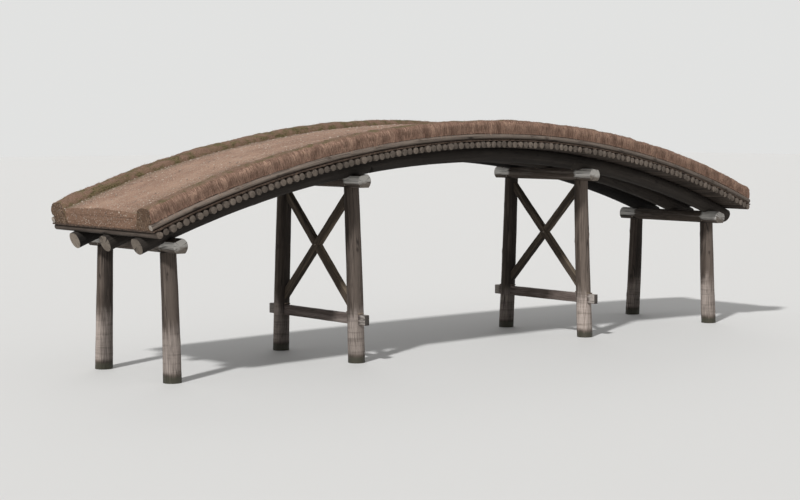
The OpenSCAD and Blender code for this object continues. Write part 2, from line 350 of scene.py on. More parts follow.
class Finish:
    """A material or a world in the making."""

    def __init__(self, name, kind=bpy.data.materials):
        self.made = kind.new(name)
        self.made.use_nodes = True
        self.tree = self.made.node_tree
        self.tree.nodes.clear()
        self.colour = None

    def node(self, kind, settings=None, inputs=None, output=0):
        """Adds a node of a type, with its settings first, then the values or links of its sockets."""
        made = self.tree.nodes.new("ShaderNode" + kind)
        for name, value in (settings or {}).items():
            setattr(made, name, value)
        for key, value in (inputs or {}).items():
            if isinstance(value, Value):
                self.tree.links.new(value.socket, made.inputs[key])
            else:
                made.inputs[key].default_value = value
        return Value(self, made.outputs[output]) if made.outputs else None

    def place(self):
        return self.node("TexCoord", output="Object")

    def normal(self):
        return self.node("NewGeometry", output="Normal")

    def layer(self, name, output="Fac"):
        return self.node("Attribute", {"attribute_name": name}, output=output)

    def parts(self, vector, axes="XYZ"):
        return [self.node("SeparateXYZ", inputs={0: vector}, output=axis) for axis in axes]

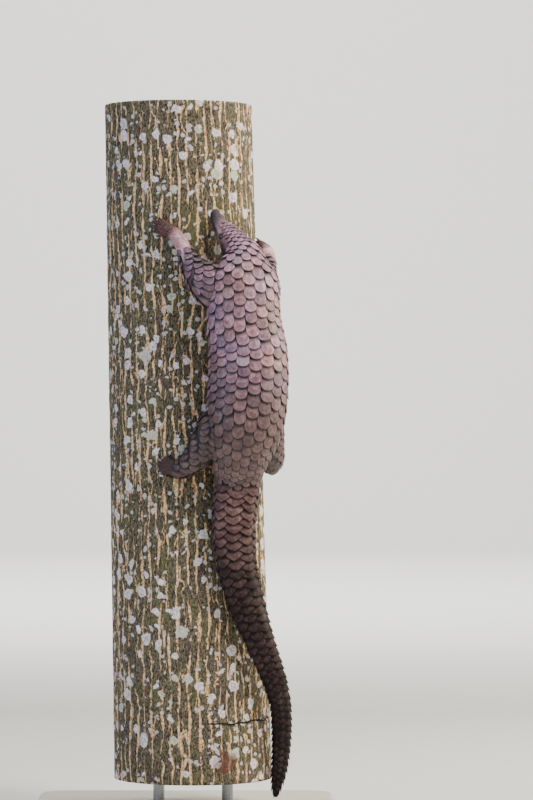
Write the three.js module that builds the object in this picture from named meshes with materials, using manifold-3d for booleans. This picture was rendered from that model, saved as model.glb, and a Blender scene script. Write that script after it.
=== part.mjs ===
// A tree pangolin clinging to a cut length of trunk on a plain display stand, life size.
// Millimetres, +Z up. The origin is on the floor under the middle of the stand's base.
// -Y is the side the animal is looked at from, +X is to the right as seen from there.
import * as THREE from 'three';
import { mergeVertices } from 'three/addons/utils/BufferGeometryUtils.js';
import Module from 'manifold-3d';

const wasm = await Module();
wasm.setup();

// Driving dimensions
const GAP = 0.3; // air kept between two pieces that touch
const DEG = Math.PI / 180;

const BASE = { width: 420, depth: 400, height: 20, corner: 34, edge: 2 };
const ROD = { radius: 8, spread: 96 };
const TRUNK = {
  bottom: 60,
  top: 1000,
  radiusAtFloor: 111.2,
  taper: 0.00786, // radius lost for each millimetre of height
  shiftAtFloor: 14.2,
  lean: 0.02214, // sideways shift to -X for each millimetre of height
  bark: 1.6, // depth of the furrows
};
const SCALE_RISE = 2.6; // how far the free edges of the scutes stand over the skin
const SEAM = GAP / 2;
const SCUTE_ROOT = 2.4; // how deep a scute's root lies under the skin
const SCUTE_DOME = 0.62; // the middle of a scute stands this share of its rise over its edge
const SQUARENESS = 0.94; // 1 is a round section, 0 a square one
const { lerp, clamp } = THREE.MathUtils;

const COLOURS = {
  bark: 0x4e4434, stand: 0xb9b2a6, steel: 0x8f9296, scute: 0x6d6068,
  tail: 0x564b4a, skin: 0x7d625a, horn: 0x3a3230, eye: 0x0b0a0e,
};

// Stations: a section is given by its place round the trunk in degrees from the viewer's side,
// its height of centre over the bark, its level, its width and its depth.
function station(around, rise, level, width, depth, facing = around) {
  return { centre: onTrunk(around, level, rise), width, depth, facing };
}

const BODY = {
  // from the nose to the tip of the tail
  line: [
    station(24.0, 12.6, 849.5, 7, 6, 32),
    station(24.6, 13.4, 845.5, 13, 12, 32),
    station(25.4, 15.0, 837.3, 17, 15, 32),
    station(27.6, 19.0, 826.3, 24, 21, 32),
    station(31.3, 26.0, 812.5, 37, 33, 32),
    station(33.8, 34.0, 797.3, 51, 44, 32),
    station(35.0, 40.0, 785.5, 64, 56, 33),
    station(34.7, 44.0, 771.0, 82, 70, 34),
    station(34.3, 47.0, 750.4, 102, 86, 34),
    station(33.5, 49.5, 697.1, 105, 94, 34),
    station(35.1, 51.0, 649.4, 112, 98, 34),
    station(34.5, 51.0, 601.6, 115, 98, 34),
    station(32.4, 49.0, 553.9, 112, 94, 33),
    station(31.5, 40.0, 512.9, 92, 74, 32),
    station(32.0, 30.0, 478.6, 69, 50, 32),
    station(30.1, 24.5, 423.8, 65, 39, 32),
    station(31.6, 21.5, 368.9, 61, 34, 33),
    station(38.2, 19.7, 313.7, 56, 31, 33),
    station(47.0, 23.9, 258.1, 44, 27, 34),
    station(58.5, 27.3, 201.6, 36, 22, 34),
    station(66.0, 26.2, 165.7, 32, 19, 34),
    station(72.5, 20.4, 115.7, 29, 17, 34),
    station(75.0, 14.3, 73.4, 24, 14, 34),
    station(75.0, 9.5, 48.2, 15, 10, 34),
    station(75.0, 7.7, 35.5, 4, 3.5, 34),
  ],
};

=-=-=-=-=

Would you restate each of the entries word for word?

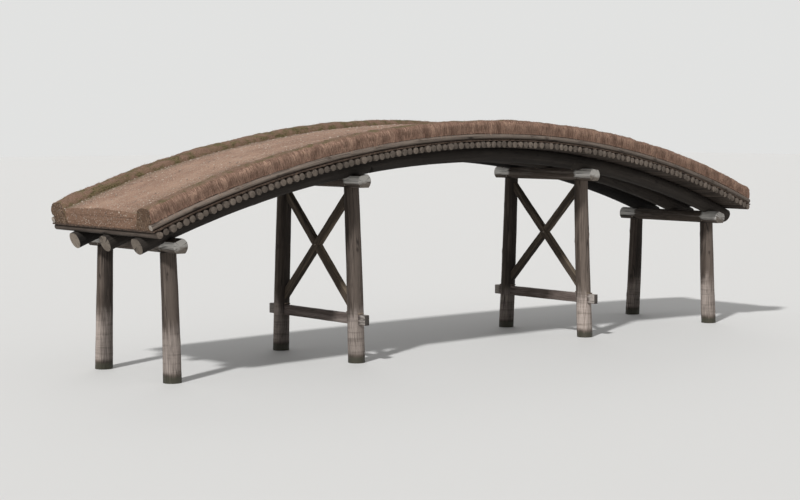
The OpenSCAD and Blender code for this object continues. Write part 2, from line 350 of scene.py on. More parts follow.
class Finish:
    """A material or a world in the making."""

    def __init__(self, name, kind=bpy.data.materials):
        self.made = kind.new(name)
        self.made.use_nodes = True
        self.tree = self.made.node_tree
        self.tree.nodes.clear()
        self.colour = None

    def node(self, kind, settings=None, inputs=None, output=0):
        """Adds a node of a type, with its settings first, then the values or links of its sockets."""
        made = self.tree.nodes.new("ShaderNode" + kind)
        for name, value in (settings or {}).items():
            setattr(made, name, value)
        for key, value in (inputs or {}).items():
            if isinstance(value, Value):
                self.tree.links.new(value.socket, made.inputs[key])
            else:
                made.inputs[key].default_value = value
        return Value(self, made.outputs[output]) if made.outputs else None

    def place(self):
        return self.node("TexCoord", output="Object")

    def normal(self):
        return self.node("NewGeometry", output="Normal")

    def layer(self, name, output="Fac"):
        return self.node("Attribute", {"attribute_name": name}, output=output)

    def parts(self, vector, axes="XYZ"):
        return [self.node("SeparateXYZ", inputs={0: vector}, output=axis) for axis in axes]

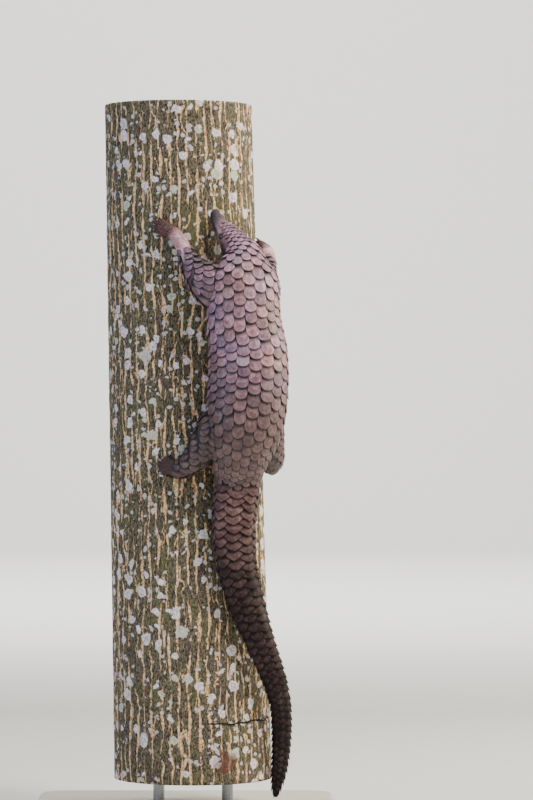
Write the three.js module that builds the object in this picture from named meshes with materials, using manifold-3d for booleans. This picture was rendered from that model, saved as model.glb, and a Blender scene script. Write that script after it.
=== part.mjs ===
// A tree pangolin clinging to a cut length of trunk on a plain display stand, life size.
// Millimetres, +Z up. The origin is on the floor under the middle of the stand's base.
// -Y is the side the animal is looked at from, +X is to the right as seen from there.
import * as THREE from 'three';
import { mergeVertices } from 'three/addons/utils/BufferGeometryUtils.js';
import Module from 'manifold-3d';

const wasm = await Module();
wasm.setup();

// Driving dimensions
const GAP = 0.3; // air kept between two pieces that touch
const DEG = Math.PI / 180;

const BASE = { width: 420, depth: 400, height: 20, corner: 34, edge: 2 };
const ROD = { radius: 8, spread: 96 };
const TRUNK = {
  bottom: 60,
  top: 1000,
  radiusAtFloor: 111.2,
  taper: 0.00786, // radius lost for each millimetre of height
  shiftAtFloor: 14.2,
  lean: 0.02214, // sideways shift to -X for each millimetre of height
  bark: 1.6, // depth of the furrows
};
const SCALE_RISE = 2.6; // how far the free edges of the scutes stand over the skin
const SEAM = GAP / 2;
const SCUTE_ROOT = 2.4; // how deep a scute's root lies under the skin
const SCUTE_DOME = 0.62; // the middle of a scute stands this share of its rise over its edge
const SQUARENESS = 0.94; // 1 is a round section, 0 a square one
const { lerp, clamp } = THREE.MathUtils;

const COLOURS = {
  bark: 0x4e4434, stand: 0xb9b2a6, steel: 0x8f9296, scute: 0x6d6068,
  tail: 0x564b4a, skin: 0x7d625a, horn: 0x3a3230, eye: 0x0b0a0e,
};

// Stations: a section is given by its place round the trunk in degrees from the viewer's side,
// its height of centre over the bark, its level, its width and its depth.
function station(around, rise, level, width, depth, facing = around) {
  return { centre: onTrunk(around, level, rise), width, depth, facing };
}

const BODY = {
  // from the nose to the tip of the tail
  line: [
    station(24.0, 12.6, 849.5, 7, 6, 32),
    station(24.6, 13.4, 845.5, 13, 12, 32),
    station(25.4, 15.0, 837.3, 17, 15, 32),
    station(27.6, 19.0, 826.3, 24, 21, 32),
    station(31.3, 26.0, 812.5, 37, 33, 32),
    station(33.8, 34.0, 797.3, 51, 44, 32),
    station(35.0, 40.0, 785.5, 64, 56, 33),
    station(34.7, 44.0, 771.0, 82, 70, 34),
    station(34.3, 47.0, 750.4, 102, 86, 34),
    station(33.5, 49.5, 697.1, 105, 94, 34),
    station(35.1, 51.0, 649.4, 112, 98, 34),
    station(34.5, 51.0, 601.6, 115, 98, 34),
    station(32.4, 49.0, 553.9, 112, 94, 33),
    station(31.5, 40.0, 512.9, 92, 74, 32),
    station(32.0, 30.0, 478.6, 69, 50, 32),
    station(30.1, 24.5, 423.8, 65, 39, 32),
    station(31.6, 21.5, 368.9, 61, 34, 33),
    station(38.2, 19.7, 313.7, 56, 31, 33),
    station(47.0, 23.9, 258.1, 44, 27, 34),
    station(58.5, 27.3, 201.6, 36, 22, 34),
    station(66.0, 26.2, 165.7, 32, 19, 34),
    station(72.5, 20.4, 115.7, 29, 17, 34),
    station(75.0, 14.3, 73.4, 24, 14, 34),
    station(75.0, 9.5, 48.2, 15, 10, 34),
    station(75.0, 7.7, 35.5, 4, 3.5, 34),
  ],
};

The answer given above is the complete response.